The endurance of the publication is a credit to its editors, says Victor Navasky, longtime editor and publisher of the Nation, which itself dates to 1865.

"It's an all-consuming task," he says. "You think about it 24 hours a day."

Navasky noted the death of once-great mass circulation magazines such as Look, Life and the Saturday Evening Post. At the same time, left-wing political journals such as the Nation, the Progressive and the New Republic have endured.

"That's because they are a cause as much as a business," says Navasky, professor emeritus of journalism at Columbia University.

In fact, the Progressive isn't really a business at all in terms of making a profit or rewarding shareholders. It's registered as a 501(c)3 charitable organization, which allows donors to deduct their contributions from income taxes but prevents the publication from making official political endorsements.

The magazine relies on paid subscriptions and donations, along with a small amount of advertising revenue. The 100th anniversary conference costs $300 per attendee or $50 for individual sessions.

But the lack of corporate advertising means the Progressive can take a stance without fear of biting the hand that feeds it, says Joan Claybrook, immediate past president of Public Citizen, the Washington, D.C.-based group founded by Nader in 1971.

"Because they are beholden to no one, they are able to speak more boldly, and that encourages their readership," says Claybrook, who is quick to credit Rothschild for keeping the publication vital and guiding it into a new electronic era.

"Matt is absolutely relentless," she says.

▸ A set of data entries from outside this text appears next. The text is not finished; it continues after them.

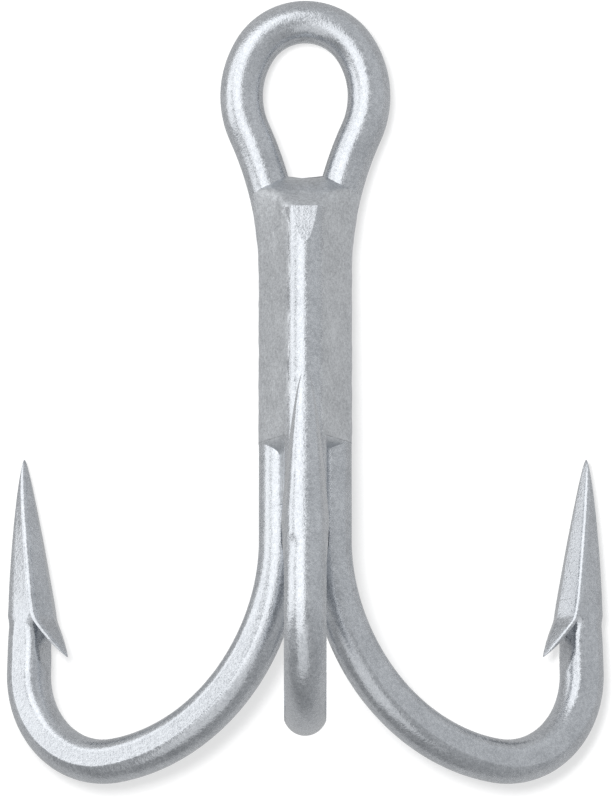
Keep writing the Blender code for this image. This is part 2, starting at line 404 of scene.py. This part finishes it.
def bend_rings():
    """Return rings along the flare and the bend, where the round wire becomes the pressed one."""
    rings = []
    for a, z, heading in bend_walk():
        pressed = smooth(heading / FLARE_TURN * PRESS_RATE)
        high = mix(WIRE_R, PRESSED_R, pressed)
        rings.append(place(a, z, heading, wire_section(high, WIRE_R, pressed)))
    return rings


def point_ring(s, section):
    """Return a section's points on the straight point, at the distance s from its tip."""
    a, z, heading = bend_walk()[-1]
    along = POINT_LENGTH - s
    return place(a + along * math.sin(heading), z - along * math.cos(heading), heading, section)


def point_rings():
    """Return rings from the end of the bend, past the root of the barb, to the tip."""
    neck = levels_between(FLOOR_END, FLOOR_FROM, 30) + levels_between(FLOOR_FROM - 0.06, SHOULDER, 24)
    spear = [SHOULDER - 0.1] + [SPEAR_LENGTH * (1 - i / 40) ** 1.5 for i in range(41)]
    rings = [point_ring(s, neck_section(s)) for s in neck]
    return rings + [point_ring(s, spear_section(s)) for s in spear]


def barb_rings():
    """Return rings along the tongue of the barb, from inside the wire to its tip."""
    return [point_ring(s, barb_section(s)) for s in levels_between(BARB_WIDTHS[0][0], BARB_TIP, 60)]


def mirrored(rings):
    """Return the rings mirrored in X, from last to first."""
    return [[Vector((-p.x, p.y, p.z)) for p in ring] for ring in reversed(rings)]


def to_front(rings):
    """Return the right hook's rings turned about the bundle's axis, to open towards -Y."""
    axis = Vector((0, BUNDLE_Y, 0))
    turn = Matrix.Rotation(-math.pi / 2 - HOOK_AZIMUTH, 4, "Z")
    return [[turn @ (p - axis) + axis for p in ring] for ring in rings]


def ring_solid(name, rings):
    """Make a closed solid through rings of points, capped at both ends."""
    bm = bmesh.new()
    loops = [[bm.verts.new(p * MM) for p in ring] for ring in rings]
    count = len(loops[0])
    for first, second in zip(loops, loops[1:]):
        for i in range(count):
            j = (i + 1) % count
            bm.faces.new((first[i], first[j], second[j], second[i]))
    bm.faces.new(loops[0])
    bm.faces.new(loops[-1])
    bmesh.ops.recalc_face_normals(bm, faces=bm.faces)
    return new_object(name, bm)


def new_object(name, bm):
    """Make an object of a bmesh, and free the bmesh."""
    mesh = bpy.data.meshes.new(name)
    bm.to_mesh(mesh)
    bm.free()
    made = bpy.data.objects.new(name, mesh)
    bpy.context.scene.collection.objects.link(made)
    return made


def joined(name, solids):
    """Join solids into one object, shaded smooth between the edges that are really sharp."""
    bm = bmesh.new()
    for solid in solids:
        bm.from_mesh(solid.data)
        bpy.data.objects.remove(solid, do_unlink=True)
    for face in bm.faces:
        face.smooth = True
    for edge in bm.edges:
        edge.smooth = edge.smooth and edge.calc_face_angle(0.0) < SHARP_ANGLE
    return new_object(name, bm)


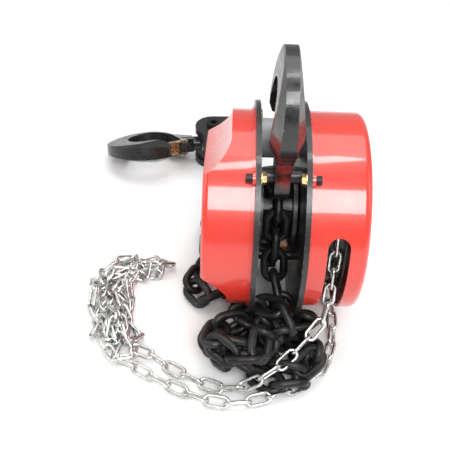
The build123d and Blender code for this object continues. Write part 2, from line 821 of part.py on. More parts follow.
def chain_run(points, radius, name):
    """A plain tube along one uncoiled stretch of chain."""
    stops = from_shaft(points)
    radii = bend_radii(stops)
    with BuildPart() as tube:
        with BuildLine() as path:
            FilletPolyline(*stops, radius=radii)
        with BuildSketch(Plane(origin=stops[0], z_dir=stops[1] - stops[0])):
            Circle(radius)
        sweep(path=path.wires()[0])
    length = path.wires()[0].length
    share = tube.part.volume / (pi * radius**2 * length)
    print(name, "length", round(length, 1), "volume share", round(share, 4), "radii", [round(r) for r in radii])
    save(tube.part, name)


def chain_pile(lobes, name):
    """The closed outer shape of a pile of chain on the floor: lobes of (line of centres, radius, height)."""
    with BuildPart() as pile:
        for centres, radius, height in lobes:
            stops = [(x, shaft_y + y) for x, y in centres]
            with BuildPart(mode=Mode.PRIVATE) as lobe:
                with BuildSketch(Plane.XY.offset(floor_z)) as base:
                    for start, end in zip(stops, stops[1:]):
                        middle = ((start[0] + end[0]) / 2, (start[1] + end[1]) / 2)
                        SlotCenterPoint(center=middle, point=end, height=2 * radius)
                extrude(base.sketch, amount=height * 0.55)
                extrude(lobe.faces().sort_by(Axis.Z)[-1], amount=height * 0.45, taper=38)
            add(lobe.part)
    save(pile.part, name)


def chain_hank(line, width, height, name):
    """The closed outer shape of a hank of chain on the floor, along its line of centres."""
    stops = [Vector(x, shaft_y + y, floor_z + height / 2) for x, y in line]
    with BuildPart() as hank:
        with BuildLine() as path:
            FilletPolyline(*stops, radius=bend_radii(stops))
        with BuildSketch(Plane(origin=stops[0], x_dir=(0, 0, 1), z_dir=stops[1] - stops[0])):
            RectangleRounded(height, width, 8.0)
        sweep(path=path.wires()[0])
    save(hank.part, name)


floor_drop = floor_z - shaft_z
load_lie = floor_drop + 9.5
hand_lie = floor_drop + 5.0
load_front_route = [(0, -load_seat, -36.5), (1, -25, -45), (4, -35, -53), (7, -47, -58)]
load_back_route = [(0, load_seat, -37), (0, 27, -47), (-2, 41, -54), (-5, 56, -57)]
load_tail_route = [
    (-31, 64, load_lie),
    (-38, 48, load_lie),
    (-39, 30, load_lie),
    (-37, 16, load_lie),
    (-36, 3, load_lie),
    (-38, -7, load_lie),
    (-43, -14.5, load_lie),
    (-51.5, -17.2, load_lie),
    (-60, -14.5, load_lie),
    (-65, -7.4, load_lie),
    (-65.5, 4, load_lie),
    (-63, 20, load_lie),
    (-60, 44, load_lie),
    (-62, 68, load_lie),
    (-56, 94, load_lie),
    (-40, 118, load_lie + 1),
    (-21, 138, load_lie + 4),
    (-14, 160, load_lie + 8),
    (-17, 180, load_lie + 9.5),
]
hand_front_route = [
    (hand_wheel_x, -hand_seat, -25.3),
    (38, -58, -41),
    (34, -65, -54),
    (21, -76, -61),
    (7, -91, -68),
    (-11, -99, -77),
    (-30, -101, hand_lie),
    (-56, -91, hand_lie),
    (-83, -74, hand_lie),
]
hand_back_route = [
    (hand_wheel_x, hand_seat, -25.3),
    (38, 59, -44),
    (40, 61, -66),
    (44, 50, -83),
    (47, 28, hand_lie),
    (47, 4, hand_lie),
    (49, -18, hand_lie),
    (48, -42, hand_lie),
    (43, -66, hand_lie),
    (33, -85, hand_lie),
    (14, -97, hand_lie),
    (-9, -107, hand_lie),
    (-34, -112, hand_lie),
    (-61, -103, hand_lie),
    (-91, -86, hand_lie),
]
chain_run(load_front_route, 7.0, "load_chain_front_run")
chain_run(load_back_route, 7.0, "load_chain_back_run")
chain_run(load_tail_route, 9.0, "load_chain_tail_run")
chain_run(hand_front_route, 4.6, "hand_chain_front_run")
chain_run(hand_back_route, 4.6, "hand_chain_back_run")
front_lobes = [([(-25, -69), (-9, -68)], 20.0, 38.0), ([(16, -64), (19, -64)], 14.0, 22.0)]
back_lobes = [([(-6, 88), (16, 96)], 30.0, 34.0)]
hank_line = [(-86, 17), (-107, 23), (-121, 10), (-125, -12), (-121, -38), (-112, -60), (-94, -68)]
chain_pile(front_lobes, "load_chain_front_pile")
chain_pile(back_lobes, "load_chain_back_pile")
chain_hank(hank_line, 26.0, 28.0, "hand_chain_hank")
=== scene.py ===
"""A hand chain hoist on a pale studio floor: materials for its CAD parts, and its chains as real links."""

import json
import math
import random

import bpy
import numpy as np
from mathutils import Matrix, Vector


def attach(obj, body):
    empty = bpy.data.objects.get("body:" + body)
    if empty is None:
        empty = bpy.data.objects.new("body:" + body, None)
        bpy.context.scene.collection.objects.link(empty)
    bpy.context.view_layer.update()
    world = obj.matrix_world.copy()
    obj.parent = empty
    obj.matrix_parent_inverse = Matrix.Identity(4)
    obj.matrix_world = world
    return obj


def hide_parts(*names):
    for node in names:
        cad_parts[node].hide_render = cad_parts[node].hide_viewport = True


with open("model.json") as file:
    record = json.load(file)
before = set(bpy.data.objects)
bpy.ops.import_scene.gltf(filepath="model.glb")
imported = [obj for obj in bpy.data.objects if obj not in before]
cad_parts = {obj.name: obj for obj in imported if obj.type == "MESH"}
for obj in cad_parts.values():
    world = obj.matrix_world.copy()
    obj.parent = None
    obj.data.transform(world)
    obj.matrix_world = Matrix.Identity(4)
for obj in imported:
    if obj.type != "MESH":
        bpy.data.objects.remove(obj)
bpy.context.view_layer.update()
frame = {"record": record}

MM = 0.001
FLOOR_Z = -0.190
SHAFT = Vector((0.0, 0.0235, -0.098))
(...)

Circulation of the printed magazine had slumped below 30,000 during the late 1980s but soared to a record 65,000 in 2004 amid the war in Iraq and outrage over the Bush presidency. It has since slipped back to 55,000, which Rothschild attributes to the slumping economy and the popularity of the website, where readers can get much of the same material without paying the $32 annual subscription rate.

The publication has a paid staff of 15 here, including political editor Ruth Conniff, a Yale graduate who served as Washington bureau chief before returning to her hometown of Madison in 2000 to raise a family with husband Mitch Cooper, a public defender.

Although in Madison, Conniff, 40, has maintained a high profile, making regular appearances on PBS' "To the Contrary." She also has appeared frequently on C-SPAN's Washington Journal and on NPR and Pacifica radio.

"People on the coasts may think of the Midwest as conservative, but there is a long and deep tradition of progressive thinking," she says.

Conniff adds that the Internet has made it less important where a publication is based as long as the content is vital.

"I think we've realized that when you're online it doesn't really matter where you're located," she says.

Being in Wisconsin actually helped propel the Progressive into the national spotlight in April 1954 when it published "McCarthy: A Documented Record," which went a long way toward discrediting the state's own red-baiting senator, Joseph McCarthy.

It made national news again in 1979, with editor Knoll fighting the U.S. government for the right to publish "The H-Bomb Secret: How We Got It -- Why We're Telling It," which became a landmark First Amendment case.

Stories like that are what keep the fires burning for the alternative press, says Navasky.

"You feel very gratified when something you do gets quoted or picked up in a newspaper like the New York Times with a circulation of a million," he says. "But what's even more gratifying is when the Washington Post writes an editorial that doesn't credit you but you know it could not have been written unless one of your young writers had published something first."

Rothschild admits there have been times when the Progressive got it wrong. He squirmed while reading essays from 1939 opposing U.S. involvement in World War II, an editorial position that drove war backer Evjue from the magazine.

At the same time, Rothschild remains amazed at the courage the publication has shown over the years in allowing dissident voices. He also doesn't expect the Progressive to give the Obama administration a free pass even though it represents a break from nearly 30 years of largely conservative rule.

As La Follette himself once put it, Rothschild notes, "The real cure for the ills of democracy is more democracy."